Dossier revue
Bioéconomie

Adapter les bouquets énergétiques à chaque territoire

Toutes les formes d’énergies, même renouvelables, ont leurs limites, économiques, environnementales ou encore sociétales. Il faut souvent arbitrer entre plusieurs usages et envisager des bouquets combinant plusieurs formes d’énergie et de ressources selon les territoires. Entretiens croisés.

Publié le 02 février 2024

Lorie Hamelin
Titulaire de la chaire INRAE sur les transitions vers des économies à bas-carbone fossile

Lorie Hamelin mène un projet ambitieux visant à construire des scénarios régionaux d’utilisation de la biomasse à des fins énergétiques et non énergétiques.
L’objectif ultime est d’établir une base de données facile à consulter pour les décideurs : pour chaque type de biomasse, elle permettra de choisir le meilleur usage et le meilleur procédé, compte tenu des rendements, des impacts environnementaux et des usages substitués (c’est-à-dire ce qu’apporte cette biomasse si elle n’est pas utilisée pour produire de l’énergie). On verra ainsi apparaître des régions plus propices à certains usages de la biomasse qu’à d’autres. Le projet nécessite une cartographie des ressources en biomasse et l’analyse fine de leur composition. Il procède ensuite par « brique d’usage » : plateforme gaz, plateforme biocarburants, etc. Pour chaque usage et chaque substrat, il compare les procédés en termes de rendement et d’impacts environnementaux, grâce à l’analyse de cycle de vie (ACV). Cette ACV calcule 16 indicateurs environnementaux, dont l’impact sur l’occupation des terres et l’impact sur les ressources en eau. « Par la suite, nous ambitionnons d’ajouter un volet économique et un volet de symbiose urbaine, pour récupérer le maximum d’énergie : par exemple utiliser la chaleur, souvent perdue, émise par les procédés de méthanation ou les usines d’incinération, pour déterminer où produire des fruits et légumes en serre. Cela renvoie à une notion de « métabolisme des territoires », à l’instar du métabolisme d’un organisme dont les grandes fonctions (digestion, respiration, etc.) sont coordonnées. Toutes ces informations seront traduites sous forme de jeux de données opérationnels, conclut Lorie Hamelin, consciente de la taille et de l’enjeu du défi.

Ludovic Montastruc et son équipe de l’ENSIACET

Ils étudient les multiples interactions entre les productions d’énergie, de nourriture et l’usage de l’eau.
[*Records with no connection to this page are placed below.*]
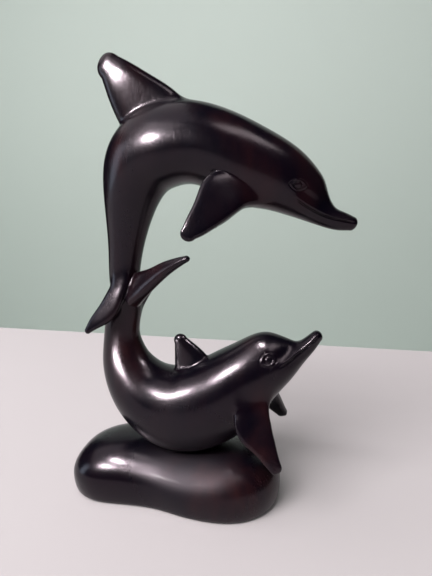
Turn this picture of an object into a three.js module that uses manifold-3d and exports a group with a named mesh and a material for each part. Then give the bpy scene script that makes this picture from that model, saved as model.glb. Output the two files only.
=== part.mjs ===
// Two leaping dolphins carved, together with the rounded rock they rise from, out of one block
// of dark hardwood. The upper dolphin arches over to the right, the lower one curls along the
// top of the rock, and their tails grow into each other on the left.
// Millimetres, +Z up. X runs along the rock, and the viewer stands on the -Y side.

import * as THREE from "three";
import { mergeVertices } from "three/addons/utils/BufferGeometryUtils.js";
import Module from "manifold-3d";

const wasm = await Module();
wasm.setup();

// Driving sizes.
const FIGURE_HEIGHT = 262; // from the top of the rock to the tip of the upper back fin
const ROCK_LENGTH = 155;
const ROCK_DEPTH = 77;
const ROCK_HEIGHT = 41;
const MOUTH_WIDTH = 1.6; // of the line cut between the jaws
const MOUTH_DEPTH = 1.4;
const EYE_RADIUS = 2.6; // to the middle of the ring cut round each eye
const EYE_RING_WIDTH = 1.4;

// Every station of the figures is in hundredths of their height, measured from the rock's top.
const UNIT = FIGURE_HEIGHT / 100;
const TAIL_CAP = 2; // how far each rounded end runs on past its last station, in the same unit
const BEAK_CAP = 1.4;
const ROOT_CAP = 1;

// How finely the solids are faceted.
const BODY_SIDES = 20;
const FIN_SIDES = 10;
const RINGS_PER_STATION = 2;
const CUT_SIDES = 4;
const EYE_STEPS = 10;
const CAP_RINGS = 3;
const ROCK_SIDES = 32;
const ROCK_RINGS = 22;

// A body station is [x, z, depth to the back, depth to the belly, half width, crest], from the
// tail to the beak. Crest is how far the back's side of a section narrows towards its top, as a
// share of its width.
const UPPER_BODY = [
  [-17.0, 39.5, 3.2, 3.2, 3.6, 0],
  [-16.6, 45.5, 4.0, 4.0, 3.7, 0],
  [-15.7, 52.5, 4.6, 4.6, 4.0, 0],
  [-14.6, 59.5, 5.7, 5.7, 4.7, 0],
  [-13.1, 66.6, 7.4, 7.2, 6.2, 0],
  [-10.2, 72.4, 10.1, 8.0, 7.8, 0],
  [-5.6, 76.3, 11.4, 8.6, 9.2, 0],
  [0.4, 78.1, 10.9, 8.8, 9.6, 0],
  [6.6, 77.9, 9.9, 9.1, 9.6, 0],
  [12.6, 75.9, 9.3, 9.4, 9.4, 0],
  [18.9, 72.6, 9.2, 9.1, 8.8, 0],
  [24.3, 69.8, 8.5, 7.6, 7.9, 0],
  [28.6, 67.0, 7.2, 6.0, 6.6, 0.08],
  [31.8, 64.7, 5.6, 4.7, 5.1, 0.15],
  [34.5, 62.9, 3.2, 3.8, 3.5, 0.3],
  [36.9, 61.5, 2.0, 3.1, 2.8, 0.4],
  [39.2, 60.6, 1.8, 2.6, 2.4, 0.4],
  [41.3, 59.9, 1.5, 1.9, 1.9, 0.2],
];
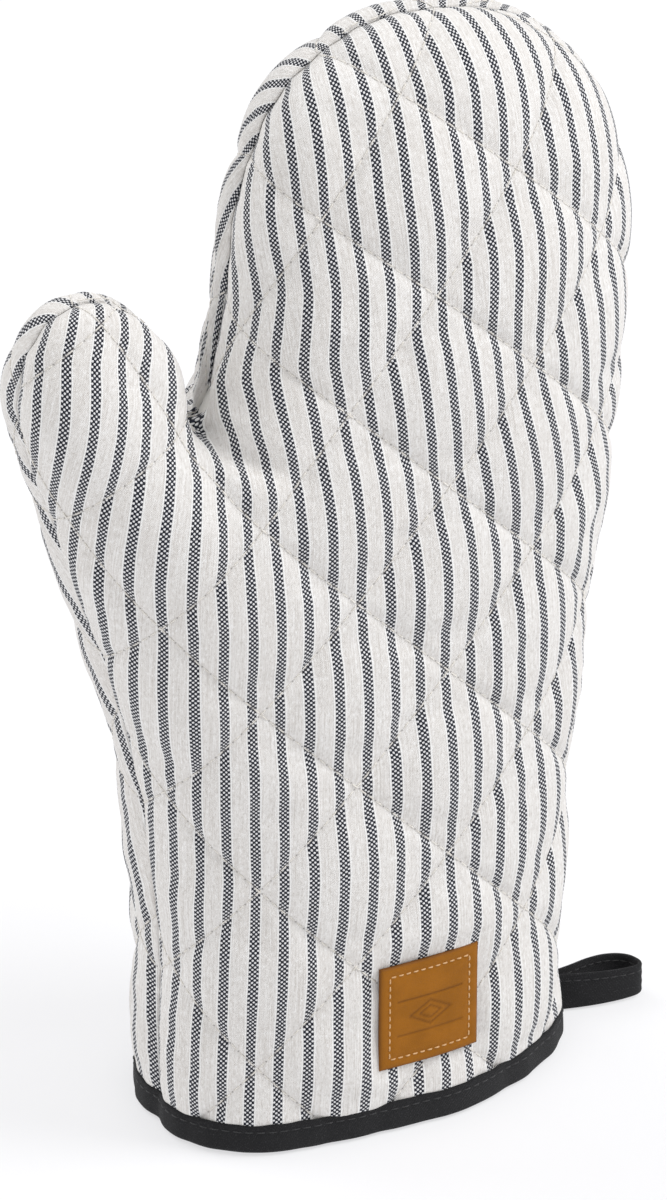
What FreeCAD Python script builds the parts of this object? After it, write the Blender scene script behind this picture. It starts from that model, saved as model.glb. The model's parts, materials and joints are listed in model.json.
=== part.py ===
import FreeCAD, Part
import math
import os

# A quilted oven mitt that stands on its opened cuff.  Lengths are millimetres.
# +Z points from the cuff to the fingertips, the side seams lie in the plane y = 0,
# the front of the mitt faces -Y, the thumb is on the -X side and the hanging loop on +X.
# The origin is under the middle of the whole mitt, on the surface that it stands on.

doc = FreeCAD.newDocument("oven_mitt")

# ---------------------------------------------------------------- driving dimensions

# Horizontal ellipses that the hand tube passes through, from below the cuff upwards:
# height, centre on X, half width on X, half depth on Y.
HAND_SECTIONS = [
    (-6, 8.45, 61.25, 40.0),
    (12, 8.45, 61.25, 40.0),
    (60, 9.7, 62.0, 40.0),
    (110, 11.7, 63.5, 39.5),
    (160, 17.7, 65.0, 39.0),
    (200, 23.45, 63.75, 38.0),
    (232, 29.2, 61.0, 37.0),
    (262, 29.95, 59.25, 36.5),
]

# Ellipses square to the thumb's axis: distance along the axis, half width, half depth.
THUMB_SECTIONS = [
    (-45, 27.0, 25.0),
    (0, 25.0, 25.0),
    (45, 23.5, 23.0),
    (90, 23.5, 20.0),
    (130, 24.0, 17.5),
]

# How far each layer's faces lie inside the mitt's outer face.
INSETS = {
    "outer_face": 0.0,
    "outer_back": 0.7,
    "batting_face": 0.8,
    "batting_back": 5.0,
    "lining_face": 5.1,
    "lining_back": 5.7,
}

OTHER_SIZES = {
    "fingertip_rise": 58.0,
    "thumb_base_x": -31.3,
    "thumb_base_z": 110.0,
    "thumb_lean": 17.0,
    "thumb_tip_rise": 25.0,
    "seam_gap": 0.3,
    "panel_bottom": 0.9,
    "binding_height": 9.0,
    "binding_cloth": 0.6,
    "binding_clearance": 0.3,
    "patch_centre_x": 13.5,
    "patch_bottom": 20.5,
    "patch_width": 30.2,
    "patch_height": 31.5,
    "patch_leather": 1.4,
    "patch_clearance": 0.25,
    "patch_stitch_inset": 3.0,
    "loop_axis_x": 72.8,
    "loop_axis_y": -4.0,
    "loop_bottom": 0.4,
    "loop_tape_width": 11.0,
    "loop_tape_cloth": 1.2,
    "loop_root_half": 1.6,
    "loop_reach": 16.4,
    "loop_eye_radius": 4.5,
    "quilt_pitch": 55.0,
    "stitch_length": 2.6,
    "thread_radius": 0.2,
    "seam_thread_radius": 0.1,
}

sheet = doc.addObject("Spreadsheet::Sheet", "Sizes")


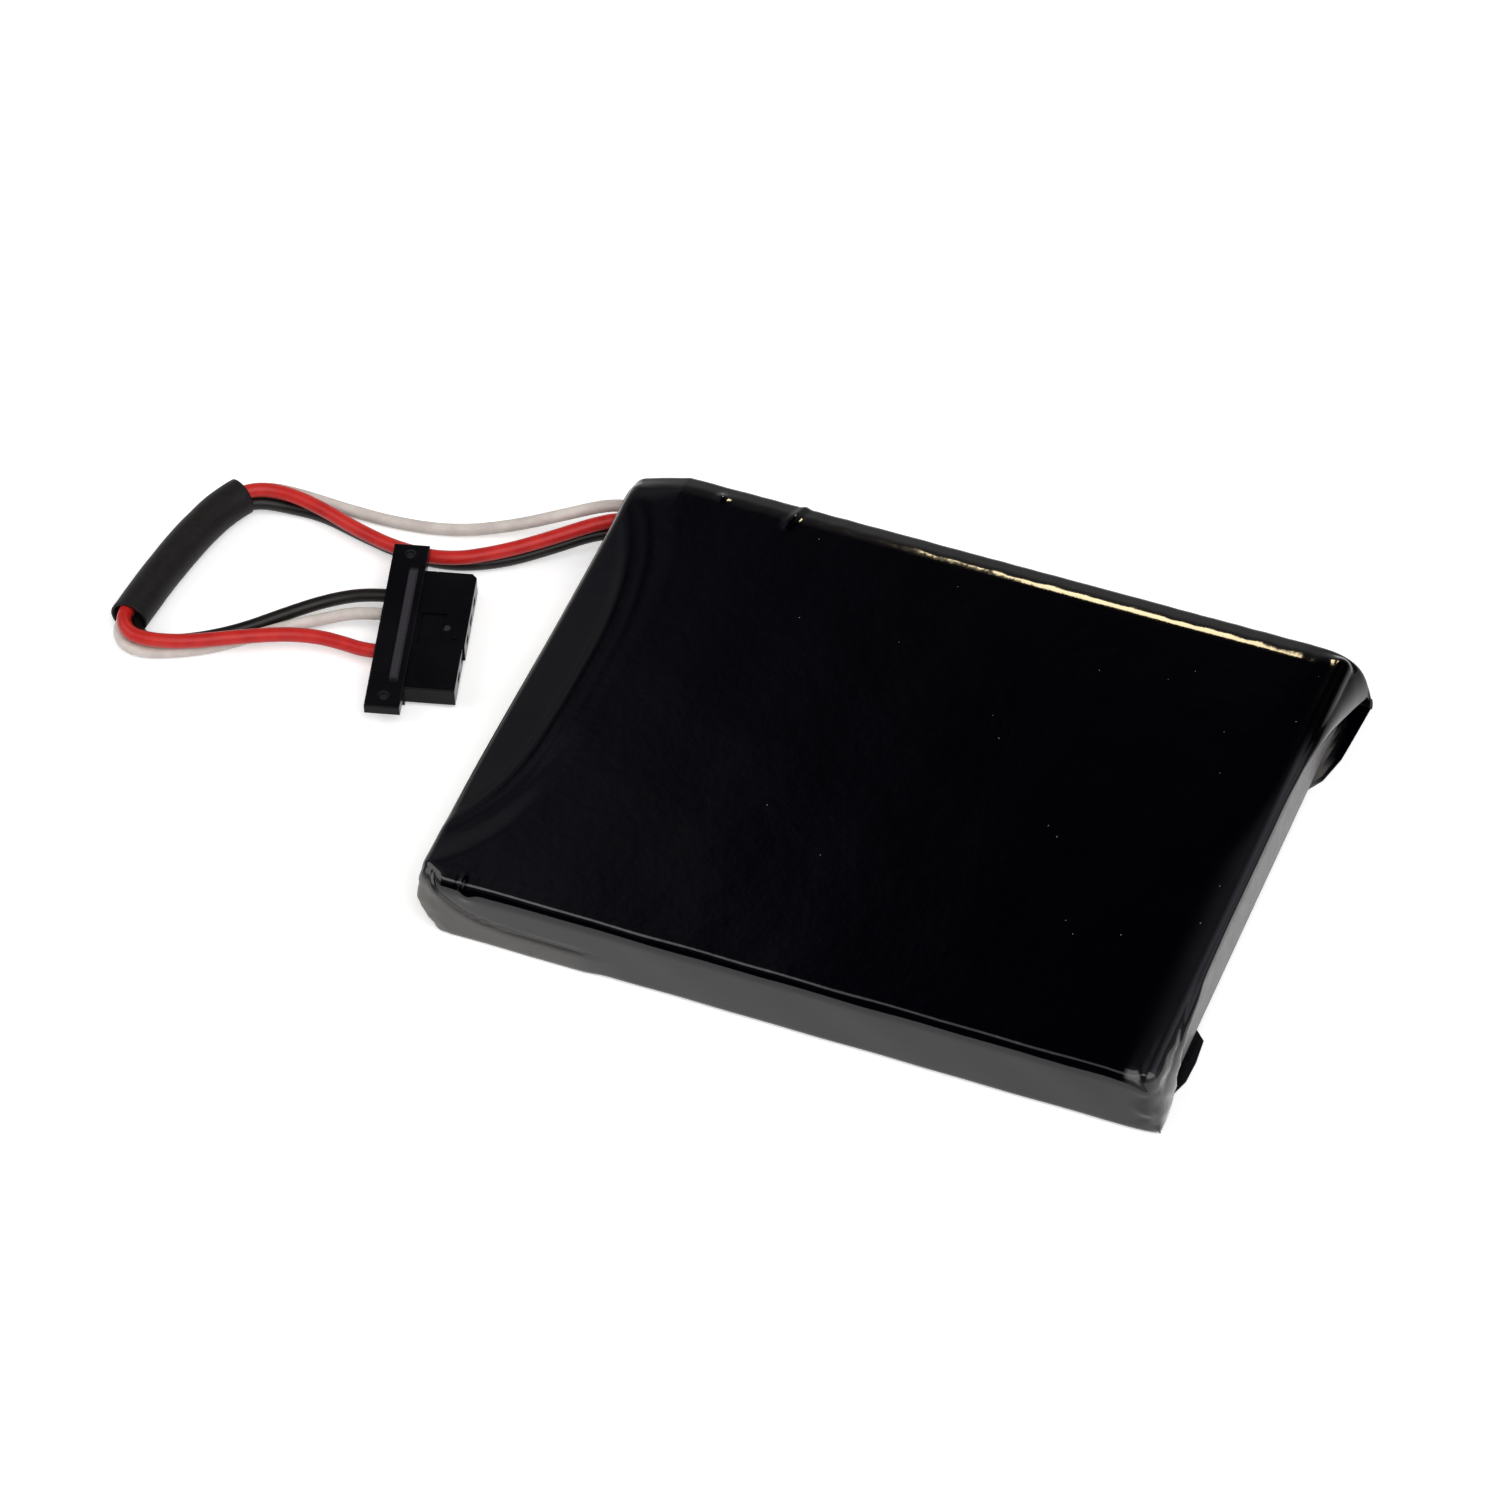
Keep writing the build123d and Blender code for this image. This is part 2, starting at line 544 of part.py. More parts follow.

Dans un projet pilote en Aveyron, ils utilisent la plateforme de modélisation Maelia, développée par INRAE, pour identifier les meilleurs lieux d’implantation d’éoliennes ou de panneaux photovoltaïques, en termes de production et de vente d’électricité, ce qui dépend du climat et des subventions disponibles. Puis il en modélise les conséquences pour la production agricole et l’usage de l’eau. « Dans cette démarche, on part des ressources naturelles et de ce qu’elles permettent de faire, puis on définit des scénarios d’aménagement du territoire. Cette approche systémique, novatrice dans le domaine du PSE (Process system engineering), part du principe que c’est la nature qui nous dicte ses limites », analyse Ludovic Montastruc.

Patrick Criqui
Économiste de l’énergie et conseiller auprès de France Stratégie, laboratoire d’économie appliquée de Grenoble, CNRS-UGA

Pour Patrick Criqui, la problématique de la mobilisation de la biomasse à des fins énergétiques amène à adopter une perspective multiéchelle. « C’est à l’échelle nationale ou territoriale qu’il convient de se placer pour construire des scénarios de répartition de la biomasse, afin de boucler les grands équilibres : offre/demande, utilisation des terres, arbitrage entre les usages de la biomasse. » L’évaluation de ces scénarios requiert ensuite une approche pluridisciplinaire et embrasse 3 dimensions : économique, environnementale et sociétale, qui interviennent chacune à différentes échelles. L’évaluation économique doit être systémique pour la définition des politiques publiques, même si elle peut se faire aussi à l’échelle microéconomique d’un projet. L’évaluation environnementale, qui mobilise notamment les méthodes de l’analyse de cycle de vie, peut être conduite à des échelles locales et/ou territoriales. Enfin, la dimension sociétale suscite souvent des processus de co-construction des solutions au niveau local.